During the afternoon’s final Leaders Panel, we heard from a solid team of industry leaders. James Little led a conversation with David Yovanno CEO of Impact.com, Rosalyn Berrisford, Regional Managing Director of Awin, Edward Simons of OMD, Graham Jenner of TopCashback and Maria Oyelakin of Vodafone.
James led questions on machine learning and AI and asked David Yovanno if AI would lead to redundancies. David said he did not think this will be the case, and gave the view that AI and machine learning technologies are more like “power tools for carpenters” enabling the same. He suggested that AI has the potential to superpower affiliate managers’ efforts, and that it could also be used for helping partners discover each other, as well as more accurate forecasting based on known trends.
The panel finished the afternoon off with their views on what to expect over the coming 12 months, which summed up the conference nicely. Panellists shared their visions of increasing diversification of publisher types, consolidation of tracking to a first-party only world and increasing move towards consumer privacy with the issues that that brings for tracking.
There were lighter moments during the audience Slido questions with anonymous but a bit silly trolling from ‘YoMama’ – though on the whole, questions showed an engaged conference keen to get as much out of the sessions as possible.
…and the After Party
Inevitably as the day progressed some migrated to the ‘outdoor meeting area’ in the pub over the road; some earlier than others! Conversations continued to flow of course, as as with most affiliate events, many of the most useful connections and discussions happen serendipitously.
Later on the day moved to the after show party closer to the sea front, with the highlight of seeing some very inventive face painting. That didn’t stop the networking and it was good to see Ziggy Stardust deep in conversation with Batman!
Our Main Takeaways
The Moonpull team has been at several conferences already this year and had some very illuminating discussions. It’s included further detail on the problems that publishers, OPMs and networks experience that has influenced the development of the Moonpull platform and service. Affiliate Huddle was no different and we had some really excellent meetings despite how busy it was.

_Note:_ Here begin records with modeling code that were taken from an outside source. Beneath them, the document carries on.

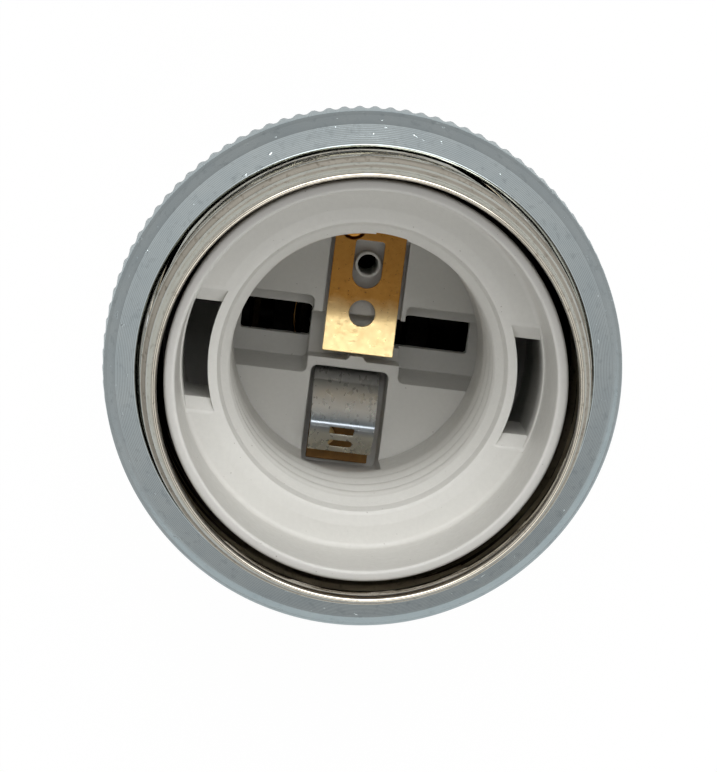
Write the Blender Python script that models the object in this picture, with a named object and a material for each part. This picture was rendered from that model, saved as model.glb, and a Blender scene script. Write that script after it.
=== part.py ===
"""Half-threaded metal lamp socket for a 27 mm screw cap, with its loose shade ring.

The socket stands on the collar of its entry bush with its mouth up, +Z out of the mouth. The bracket of the
centre contact lies along +Y and that of the side contact along -Y. All sizes are in metres.
"""

from math import asin, cos, hypot, pi, radians, sin, sqrt

import bmesh
import bpy
from mathutils import Matrix, Vector

MM = 0.001

# Fits between neighbouring pieces
SEAT_GAP = 0.3 * MM
SLIP_GAP = 0.25 * MM
CUT_OVERRUN = 1.0 * MM

# Depths measured down from the shell's rim
INSERT_RIM_DEPTH = 4.8 * MM
FLOOR_DEPTH = 14.72 * MM

# Outer shell, rolled from sheet
SHELL_SHEET = 0.4 * MM
SHELL_ROOM = 0.94 * MM
SHELL_THREAD_HEIGHT = 0.8 * MM
SHELL_RIM_INSET = 0.55 * MM
SHELL_THREAD_PITCH = 2.5 * MM
SHELL_THREAD_LENGTH = 23.5 * MM
SHELL_TAPER_LENGTH = 5.8 * MM
SHELL_BODY_STEP = 0.05 * MM
SHELL_STEP_LENGTH = 0.9 * MM
SHELL_THREAD_MARGIN = 0.7 * MM
SHELL_THREAD_START = radians(15.6)
SHELL_COLUMNS = 40

# Shade ring, turned, with a straight knurl. Its widths run outwards from the bore.
RING_TOP_DEPTH = 9.51 * MM
RING_HEIGHT = 7.0 * MM
RING_CLEARANCE = 0.3 * MM
RING_MOUTH_CHAMFER = 0.7 * MM
RING_MOUTH_WIDTH = 0.36 * MM
RING_FACE_WIDTH = 1.85 * MM
RING_FACE_DROP = 1.34 * MM
RING_SHOULDER_WIDTH = 0.79 * MM
RING_SHOULDER_DROP = 1.15 * MM
RING_KNURL_WIDTH = 0.7 * MM
RING_KNURL_RUN_OUT = 0.45 * MM
RING_KNURL_END = 0.55 * MM
RING_FOOT_BEVEL = 0.65 * MM
KNURL_DEPTH = 0.28 * MM
KNURL_TEETH = 105
RING_COLUMNS = 70

# Threaded insert, moulded. Its widths run outwards from the crest of the lamp thread.
COLLAR_ROOM = 2.63 * MM
COLLAR_WALL = 0.98 * MM
FLOOR_THICKNESS = 2.0 * MM
FLOOR_SHOULDER_WIDTH = 1.2 * MM
FLOOR_SHOULDER_DROP = 0.15 * MM
STEP_WIDTH = 1.05 * MM
STEP_DROP = 1.0 * MM
STEP_DRAFT = 0.25 * MM
LEAD_IN_DROP = 0.9 * MM
LAMP_CREST_RADIUS = 12.25 * MM
LAMP_THREAD_HEIGHT = 1.1 * MM
LAMP_THREAD_PITCH = 25.4 / 7 * MM
LAMP_THREAD_TOP = 17.35 * MM
LAMP_THREAD_END = 29.7 * MM
LAMP_THREAD_RUN_IN = 0.7 * MM
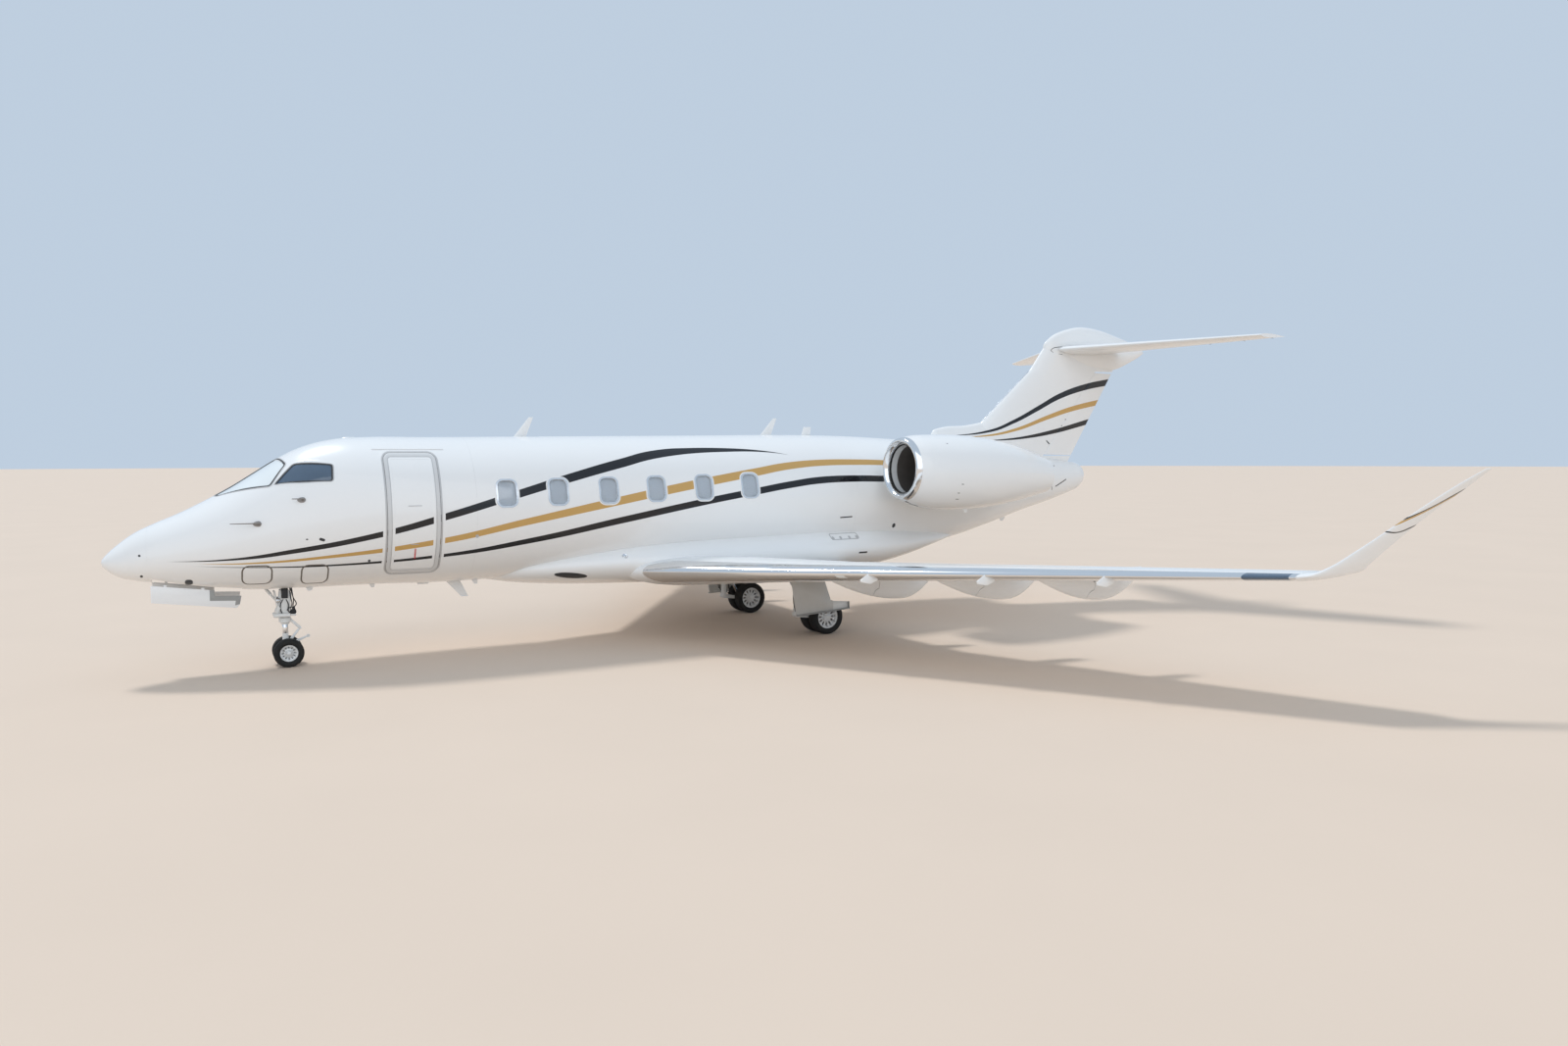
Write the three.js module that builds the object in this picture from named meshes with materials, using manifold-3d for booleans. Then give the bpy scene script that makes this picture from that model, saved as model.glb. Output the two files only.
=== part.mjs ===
// A twin-engined business jet with a T-tail, parked on its gear with its entry door shut.
// Millimetres. The nose points to -X, the left wing to -Y and +Z is up. The origin is on the
// ground, below the middle of the aircraft's length.
import * as THREE from "three";
import { mergeVertices } from "three/addons/utils/BufferGeometryUtils.js";
import Module from "manifold-3d";

const wasm = await Module();
wasm.setup();

// Clearances
const touch = 0.3; // between pieces that rest on each other
const running = 10; // between a moving piece and what it passes

// Body: one station per row
const bodySides = 20;
const wall = 90;
const bodyColumns = ["x", "top", "bottom", "half", "waist"]; // waist is the height of the widest line
const bodyStations = [
  [-10450, 1740, 1660, 50, 1700],
  [-10250, 1955, 1485, 250, 1710],
  [-10050, 2110, 1425, 360, 1730],
  [-9800, 2240, 1378, 470, 1770],
  [-9500, 2375, 1318, 575, 1820],
  [-8800, 2760, 1225, 780, 1950],
  [-8200, 3160, 1195, 925, 2090],
  [-7900, 3325, 1193, 990, 2160],
  [-7600, 3430, 1191, 1045, 2220],
  [-7300, 3488, 1190, 1090, 2270],
  [-6900, 3515, 1188, 1135, 2310],
  [-6000, 3522, 1164, 1179, 2343],
  [900, 3618, 1262, 1179, 2441],
  [2000, 3605, 1276, 1160, 2455],
  [3300, 3550, 1300, 1085, 2468],
  [4500, 3480, 1410, 970, 2490],
  [5550, 3400, 1660, 800, 2550],
  [6660, 3270, 2016, 580, 2660],
  [8050, 3090, 2385, 300, 2725],
  [8300, 3050, 2468, 235, 2750],
  [8450, 2965, 2580, 150, 2765],
  [8510, 2880, 2680, 75, 2780],
];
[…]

For us, there were three key threads that we took away from the conference:
- The steady adoption of the affiliate model by influencers and mainstream media. Tenancy fees have always been a part of most affiliate managers’ options in running a program for certain publishers; this has become more established in the wider industry.
- Growth in the numbers of ecommerce and other technical products monetising via an affiliate commission, reinforcing the permanence of this new category of publisher type. Early entrants like intent.ly and increasing.ly have been joined by technologies such as Envolve and Tyviso.
- There’s still a significant lack of knowledge around almost all areas of affiliate tracking. Many publishers feel as though they are in the dark and not aware of how to develop skills to evaluate tracking themselves – they still often find any queries are met by an advertiser relaying that “we’re seeing sales happening”.
Looking forward to the next significant event on the UK calendar, we were very pleased that Moonpull was shortlisted for a Performance Marketing Award and the team will be at the awards evening – best of luck to all other finalists.